Houyi was said to have saved the world from destruction by destroying nine of the ten suns which once shone over the world. Under the Shang, the Chinese week was divided into ten days, each honoring particular royal ancestors and each regarded as having a separate sun shining in turn. He was said to have become a tyrant after his wife Chang'e stole his elixir of immortality and ascended to the moon. Separately, he appeared as a historical figure in records such as the Bamboo Annals, where he conquered the Xia capital Zhenxun during the early years of the reign of King Taikang. Han Zhuo was originally from the state of Hai. He was a relative or "minor functionary" of Bo Ming (伯明), lord of Han, but was dismissed. (Note: The Zuo Zhuan, translated in Selby.)

He joined Houyi's court and ingratiated himself to its ladies. Liberal in his gifts and unwilling to do the daily drudgework of rule, Houyi entrusted him with greater and greater responsibility while he focused on his archery. Ultimately, Han Zhuo became Houyi's "chancellor" and performed most of the duties of government. He is said to have usurped Houyi during the 8th year of the reign of Taikang's nephew Xiang of Xia at the instigation of Houyi's wife. In one account, the pair waylaid him as he was returning from a hunt; in another, Han Zhuo bludgeoned him to death with help from Xuan Qi; in another, he was waylaid by his own retainers led by his closest pupil Pangmeng (蠭蒙); (Note: According to Zhu Xi, related in Selby.) in a fourth, he talked the palace staff into turning on the king and killing him.

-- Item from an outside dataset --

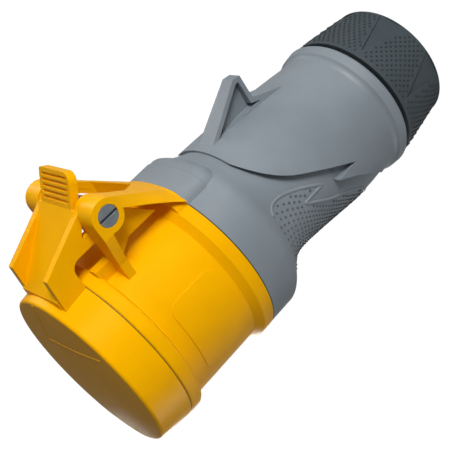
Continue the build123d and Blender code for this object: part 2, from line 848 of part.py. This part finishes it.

Houyi's body was prepared as a meal for his son or sons, who refused to eat it and were killed. Their bodies were displayed at the gates of Qiong (窮). Houyi's wife Chun Hu (純狐 lit. "Sable/Pure Fox"; aka Xuan Qi 眩妻 "Dark Lady"), Han Zhuo's co-conspirator, then became Han Zhuo's consort and bore him two sons, Ao (奡, Ào) or Jiao (澆, Jiāo) and Yi (豷).

As ruler, Han Zhuo conquered two other states but their refugees gathered with the Ge (鬲, Gé) under a man named Mi who fought for the cause of Shao Kang. Mi who claimed to be the long-lost son of the deposed king Xiang and his escaped wife Min.

In some accounts, Han Zhuo was killed by a Kuei minister while in battle with the Xia refugees. In other accounts, he committed suicide, after which Shao Kang restored the Xia dynasty. In others, he was first succeeded by his son Ao, remembered as a strongman and revered as the "Arrogant King", a culture hero credited with the invention of ships and numbered among the Kings of the Water Immortals. Han Jiao was killed by Xiang's son King Shaokang.